Thanks @mkhorton. Also figured it might be good for me to summarize some of the literature I’m aware of related to crystal structure distance metrics and matching:

(1)

Hicks, D.; Toher, C.; Ford, D. C.; Rose, F.; Santo, C. D.; Levy, O.; Mehl, M. J.; Curtarolo, S. AFLOW-XtalFinder: A Reliable Choice to Identify Crystalline Prototypes. npj Comput Mater 2021, 7 (1), 30. AFLOW-XtalFinder: a reliable choice to identify crystalline prototypes | npj Computational Materials.

(2)

Pan, H.; Ganose, A. M.; Horton, M.; Aykol, M.; Persson, K. A.; Zimmermann, N. E. R.; Jain, A. Benchmarking Coordination Number Prediction Algorithms on Inorganic Crystal Structures. Inorg. Chem. 2021, 60 (3), 1590–1603. https://doi.org/10.1021/acs.inorgchem.0c02996.

(3)

Thomas, J. C.; Natarajan, A. R.; Van der Ven, A. Comparing Crystal Structures with Symmetry and Geometry. npj Comput Mater 2021, 7 (1), 164. Comparing crystal structures with symmetry and geometry | npj Computational Materials.

(4)

Takemura, S.; Takeda, T.; Nakanishi, T.; Koyama, Y.; Ikeno, H.; Hirosaki, N. Dissimilarity Measure of Local Structure in Inorganic Crystals Using Wasserstein Distance to Search for Novel Phosphors. Science and Technology of Advanced Materials 2021, 22 (1), 185–193. https://doi.org/10.1080/14686996.2021.1899555.

(5)

Zhang, R.; Seth, S.; Cumby, J. Grouped Representation of Interatomic Distances as a Similarity Measure for Crystal Structures; preprint; Chemistry, 2022. Grouped representation of interatomic distances as a similarity measure for crystal structures | Materials Chemistry | ChemRxiv | Cambridge Open Engage.

(6)

Therrien, F.; Graf, P.; Stevanović, V. Matching Crystal Structures Atom-to-Atom. J. Chem. Phys. 2020, 152 (7), 074106. Cookie Absent.

(7)

Veremyev, A.; Liyanage, L.; Fornari, M.; Boginski, V.; Curtarolo, S.; Butenko, S.; Buongiorno Nardelli, M. Networks of Materials: Construction and Structural Analysis. AIChE J 2021, 67 (3). https://doi.org/10.1002/aic.17051.

(8)

Ganose, A. M.; Jain, A. Robocrystallographer: Automated Crystal Structure Text Descriptions and Analysis. MRS Communications 2019, 9 (3), 874–881. https://doi.org/10.1557/mrc.2019.94.

(9)

Jang, J.; Gu, G. H.; Noh, J.; Kim, J.; Jung, Y. Structure-Based Synthesizability Prediction of Crystals Using Partially Supervised Learning. J. Am. Chem. Soc. 2020, 142 (44), 18836–18843. https://doi.org/10.1021/jacs.0c07384.

2 Likes

This is a really nice list. There are a few more too – one approach I’ve been interested in, but have not pursued seriously, is doing an initial matching based on the lattice alone.

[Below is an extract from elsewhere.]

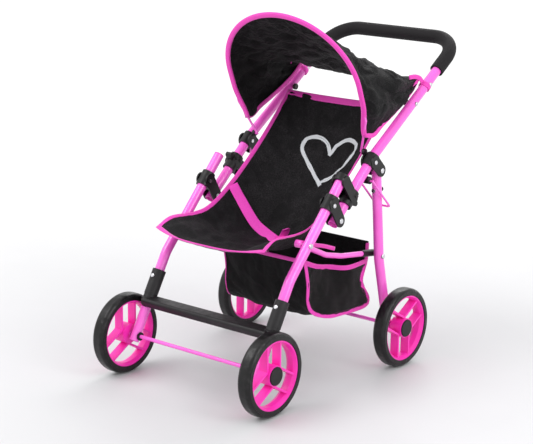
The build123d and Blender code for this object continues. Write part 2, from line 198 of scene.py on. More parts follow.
def crumple(obj, columns, height, size, hold=0.12, seed=0.0, stretch=(1.0, 1.0, 1.0), creases=0.6):
    """Push a grid of cloth in and out along its normals in soft folds and a few sharper creases.

    They die out at its edges.
    """
    rows = len(obj.data.vertices) // columns
    normals = [v.normal.copy() for v in obj.data.vertices]
    for index, vertex in enumerate(obj.data.vertices):
        row, column = divmod(index, columns)
        edge = min(row / (rows - 1), 1 - row / (rows - 1), column / (columns - 1), 1 - column / (columns - 1))
        place = Vector(vertex.co[i] * stretch[i] / size + seed for i in range(3))
        fold = noise.fractal(place, 0.9, 2.1, 3)
        crease = (1 - abs(noise.noise(place * 1.7))) ** 7
        vertex.co += normals[index] * height * (fold + creases * crease) * smooth(edge / hold)


def grid_row(obj, columns, row):
    return [obj.data.vertices[row * columns + j].co.copy() for j in range(columns)]


def grid_column(obj, columns, column):
    rows = len(obj.data.vertices) // columns
    return [obj.data.vertices[i * columns + column].co.copy() for i in range(rows)]


def thicken(obj):
    """Smooth a cloth grid and give it the cloth's thickness."""
    add_modifier(obj, "SUBSURF", levels=1, render_levels=1)
    add_modifier(obj, "SOLIDIFY", thickness=CLOTH_THICK, offset=0.0)
    apply_modifiers(obj)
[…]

Two approaches I’m curious about:

Larsen, Peter M., et al. “Minimum-strain symmetrization of Bravais lattices.” Physical Review Research 2.1 (2020): 013077.

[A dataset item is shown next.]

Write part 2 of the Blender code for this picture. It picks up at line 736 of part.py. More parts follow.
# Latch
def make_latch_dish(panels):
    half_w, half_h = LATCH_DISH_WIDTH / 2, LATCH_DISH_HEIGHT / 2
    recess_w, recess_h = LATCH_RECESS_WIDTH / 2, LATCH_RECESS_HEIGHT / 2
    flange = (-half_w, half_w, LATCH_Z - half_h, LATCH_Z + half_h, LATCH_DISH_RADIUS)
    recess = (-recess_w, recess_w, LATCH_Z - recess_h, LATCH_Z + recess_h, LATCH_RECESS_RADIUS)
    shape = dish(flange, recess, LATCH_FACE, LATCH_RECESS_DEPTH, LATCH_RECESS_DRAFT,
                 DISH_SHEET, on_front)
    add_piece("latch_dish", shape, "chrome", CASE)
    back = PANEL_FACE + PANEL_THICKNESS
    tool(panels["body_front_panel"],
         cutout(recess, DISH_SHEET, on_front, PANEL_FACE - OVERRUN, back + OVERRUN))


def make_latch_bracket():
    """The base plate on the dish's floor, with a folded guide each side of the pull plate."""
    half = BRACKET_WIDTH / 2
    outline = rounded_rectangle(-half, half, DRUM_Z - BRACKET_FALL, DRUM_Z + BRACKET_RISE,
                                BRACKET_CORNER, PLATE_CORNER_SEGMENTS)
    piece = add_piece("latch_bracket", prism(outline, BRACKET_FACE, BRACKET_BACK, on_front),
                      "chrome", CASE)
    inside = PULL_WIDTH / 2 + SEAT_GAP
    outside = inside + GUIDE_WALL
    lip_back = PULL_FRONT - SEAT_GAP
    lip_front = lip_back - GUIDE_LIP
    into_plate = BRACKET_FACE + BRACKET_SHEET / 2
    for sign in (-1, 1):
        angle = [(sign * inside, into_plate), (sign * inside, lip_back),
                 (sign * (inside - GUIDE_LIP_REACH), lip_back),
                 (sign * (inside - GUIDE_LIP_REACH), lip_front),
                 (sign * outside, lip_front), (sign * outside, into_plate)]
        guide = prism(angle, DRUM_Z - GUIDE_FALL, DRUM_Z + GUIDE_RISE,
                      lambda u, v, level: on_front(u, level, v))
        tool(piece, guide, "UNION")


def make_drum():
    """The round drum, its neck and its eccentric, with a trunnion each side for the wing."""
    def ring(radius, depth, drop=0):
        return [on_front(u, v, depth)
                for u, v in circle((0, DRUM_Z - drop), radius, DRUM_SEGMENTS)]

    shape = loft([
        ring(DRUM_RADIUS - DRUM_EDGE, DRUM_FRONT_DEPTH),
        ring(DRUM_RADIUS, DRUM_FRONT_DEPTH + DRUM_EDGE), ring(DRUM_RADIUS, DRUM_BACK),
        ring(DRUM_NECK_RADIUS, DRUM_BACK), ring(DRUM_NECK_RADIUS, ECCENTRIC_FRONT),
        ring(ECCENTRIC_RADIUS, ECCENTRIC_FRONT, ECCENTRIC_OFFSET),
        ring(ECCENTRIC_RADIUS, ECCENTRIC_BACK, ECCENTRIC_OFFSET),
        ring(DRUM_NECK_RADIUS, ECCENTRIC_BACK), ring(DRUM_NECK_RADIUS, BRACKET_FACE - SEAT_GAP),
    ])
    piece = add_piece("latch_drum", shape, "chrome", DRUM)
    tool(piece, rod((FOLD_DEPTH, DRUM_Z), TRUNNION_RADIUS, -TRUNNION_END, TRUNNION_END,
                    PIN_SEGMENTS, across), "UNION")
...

Andrews, Lawrence C., Herbert J. Bernstein, and Nicholas K. Sauter. “A space for lattice representation and clustering.” Acta Crystallographica Section A: Foundations and Advances 75.3 (2019): 593-599.

These are both really cool! I’ve been thinking about ways we might adopt some of these methods for Materials Project for a while, and definitely interested to see how others might use them.

Are you just testing if a structure is unique? Sometimes things as simple as pair-wise distances can work quite well, e.g. computing a sorted list of pair-wise distances up to certain number of nearest neighbours or cut off radius. Then you can compare the euclidean distance of such two vectors. Such signature of the materials can be pre-computed only once, and compute the distance is cheap, whereas StructureMatcher is truely pair-wise comparison.

There is also this recent paper on using average minimum distances: match87n3

1 Like

The metrics are based on the number of matches between sets of structures. That’s a good idea about comparing sorted pairwise distances, maybe with a cutoff value and as a pre-screening. Will check out the paper, too. Thanks for the suggestions!

1 Like